Le gouvernement canadien a répondu avec des programmes de soutien ciblés pour les industries touchées, mais de nombreux petits producteurs n’ont pas les ressources nécessaires pour naviguer dans les processus d’exemption complexes ou modifier leurs stratégies de production.
Pour l’avenir, l’approche commerciale de l’administration semble destinée à poursuivre ce modèle de rhétorique dure associée à une application sélective. Les données du Département du Trésor indiquent que les taux réels de perception des tarifs restent significativement inférieurs aux niveaux annoncés, suggérant une flexibilité continue dans la mise en œuvre.
Cette situation crée une incertitude stratégique pour les entreprises canadiennes prenant des décisions d’investissement à long terme. De nombreuses grandes entreprises signalent retarder leurs plans d’expansion jusqu’à ce que le paysage commercial se stabilise, même dans les secteurs actuellement exemptés de tarifs.
« L’imprévisibilité elle-même a un coût, » note Patricia Stevenson, économiste en chef chez RBC Marchés des Capitaux. « Les entreprises maintiennent des niveaux d’inventaire plus élevés, retardent les dépenses en capital et développent des chaînes d’approvisionnement redondantes – tout cela réduit l’efficacité et finit par augmenter les coûts pour les consommateurs. »
Pour les consommateurs ordinaires des deux côtés de la frontière, l’impact reste largement invisible pour l’instant.
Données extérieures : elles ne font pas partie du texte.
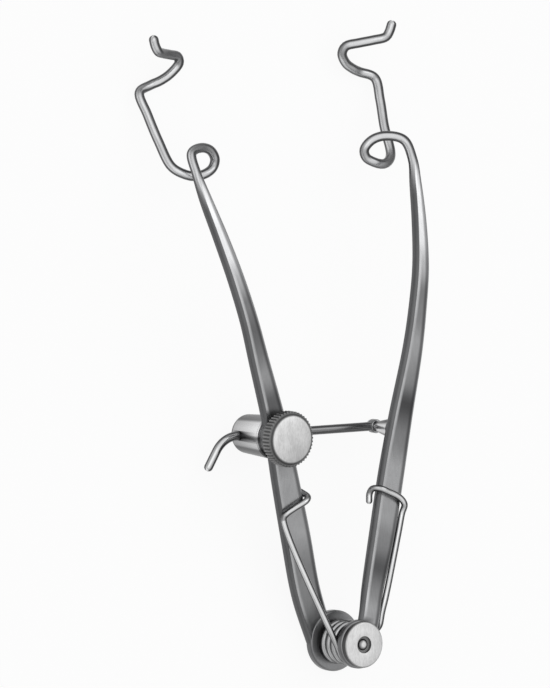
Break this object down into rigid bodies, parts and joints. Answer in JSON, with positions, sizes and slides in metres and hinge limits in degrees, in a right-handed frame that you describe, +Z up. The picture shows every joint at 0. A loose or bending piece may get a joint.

Les augmentations de prix sur les importations canadiennes ont été minimes en dehors de catégories spécifiques comme les produits du bois et certains aliments transformés.
En observant le commerce circuler sur le pont Ambassador, la réalité devient claire: sous la rhétorique enflammée et les grands titres menaçants, les mécanismes pratiques du commerce nord-américain continuent avec une normalité remarquable – quoique quelque peu diminuée. La question demeure de savoir si cette mise en œuvre relativement modérée se poursuivra ou si une escalade nous attend dans un second mandat de Trump.